Wastewater PFAS

VIDEO: PFAS destruction pilot shows promising results

Thursday, 20 July 2023
PFAS destruction company Aclarity has announced that it has successfully destroyed PFAS chemicals at a customer’s site at volume. In a full-scale pilot, sponsored by Xylem water technology company, it demonstrated that PFAS can be destroyed at full-scale capacity.
 

What are PFAS?

Otherwise known as ‘forever chemicals’, PFAS are a class of highly toxic and ubiquitous substances previously resistant to any form of degradation.  
 
They can be found in everyday consumer goods like carpets, chairs, and clothing, eventually ending up in landfill, in fact approximately 50 per cent of PFAS can be traced back to landfill.  These toxic and carcinogenic substances have severe health implications, such as various types of cancer and developmental delays in children.

Contaminated drinking water

After decades of PFAS chemicals being released from industrial sources, these harmful substances have infiltrated rainwater, groundwater, rivers, and even contaminated drinking water.
 
Until now, PFAS destruction technologies have been relegated to the laboratory, or to batched processing.  Yet most wastewater treatment processes need a continual-flow solution and a batch process would interrupt facility operations.

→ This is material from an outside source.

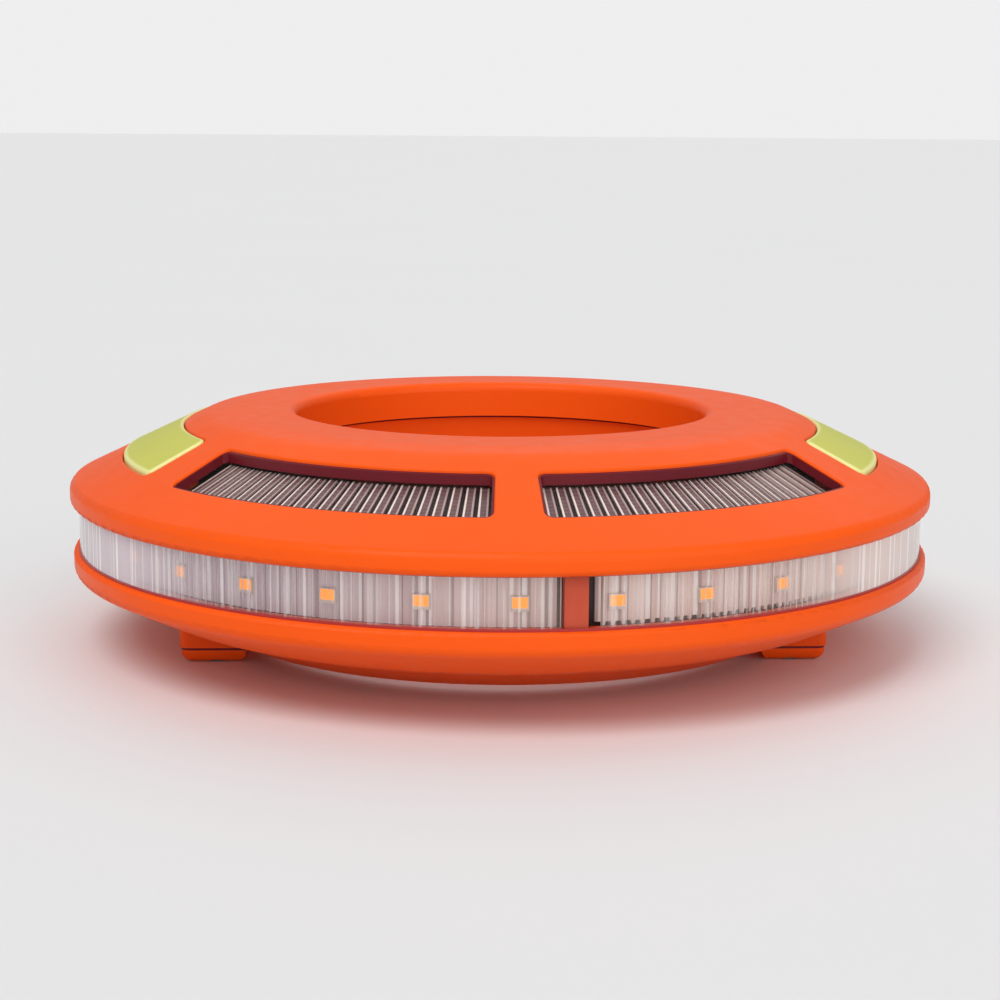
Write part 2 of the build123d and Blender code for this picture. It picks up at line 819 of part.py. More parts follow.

US start-up Aclarity believes its full scale reactors can continuously destroy PFAS at a rate that matches the customer's purification train.

The Aclarity story 

 

Winner of the Imagine H20 Urban Water Challenge in 2022, Aclarity is a venture-backed, woman owned and founded water technology company.

CEO and co-founder Julie Bliss Mullen says: “During my time pursuing a PhD, I managed to create a process capable of destroying various types of contaminants, including PFAS, in water. This breakthrough led to the formation of Aclarity in 2017.
 
“We are focused on destroying PFAS in landfills since rainwater can cause leaching, reintroducing these harmful chemicals into the groundwater. Our goal is to permanently eliminate PFAS using electrochemistry.”

 

How does Aclarity’s system work?

When Aclarity carries out PFAS destruction at a customer's site, it transports pilot trailers to the landfill. Contaminated water containing PFAS flows through a reactor where it mineralises these substances. Through its process, it breaks down each component of the PFAS molecule into non-hazardous compounds.
 
“What sets us apart are our fully skidded systems, which encompass reactors, pumps, power supplies, valves, and automation. This level of automation is unique in the industry, as we can efficiently operate on-site and destroy PFAS in a single pass for our customers,” the CEO adds. 

The Xylem pilot

Third party lab results using standard ASTM method D7979 confirmed Aclarity destroyed PFAS compounds in landfill leachate continuously at a centralised waste treatment facility at levels of greater than 1,000 ng/L to below 10 ng/L. The equipment operated continuously for four weeks using less than 100 Watt-hr/gallon.
 
The company says these results offer a pathway forward to ridding the world of dangerous, cancer-causing forever chemicals.  
 
"Existing methods for managing PFAS in landfill leachate merely transfer the chemicals within our environment," adds Mullen. "By proving scalability and leading unit economics, our customers now have a feasible solution to destroy PFAS forever, reducing environmental impact, liability, costs and operations while increasing capacity and public health."

Aclarity’s future

After a recent fundraise of over $3 million, Aclarity is planning several permanent installations in 2023 and is working to evaluate complementary concentration technology providers to expand into verticals such as drinking water and groundwater remediation.
 
“At Aclarity, we share a unified vision of permanently eradicating PFAS. We envision a world where everyone can access clean, uncontaminated water, free from the grasp of PFAS. Through our relentless efforts, innovative technology, and strong partnerships, we are determined to make this vision a reality,” Mullen concludes.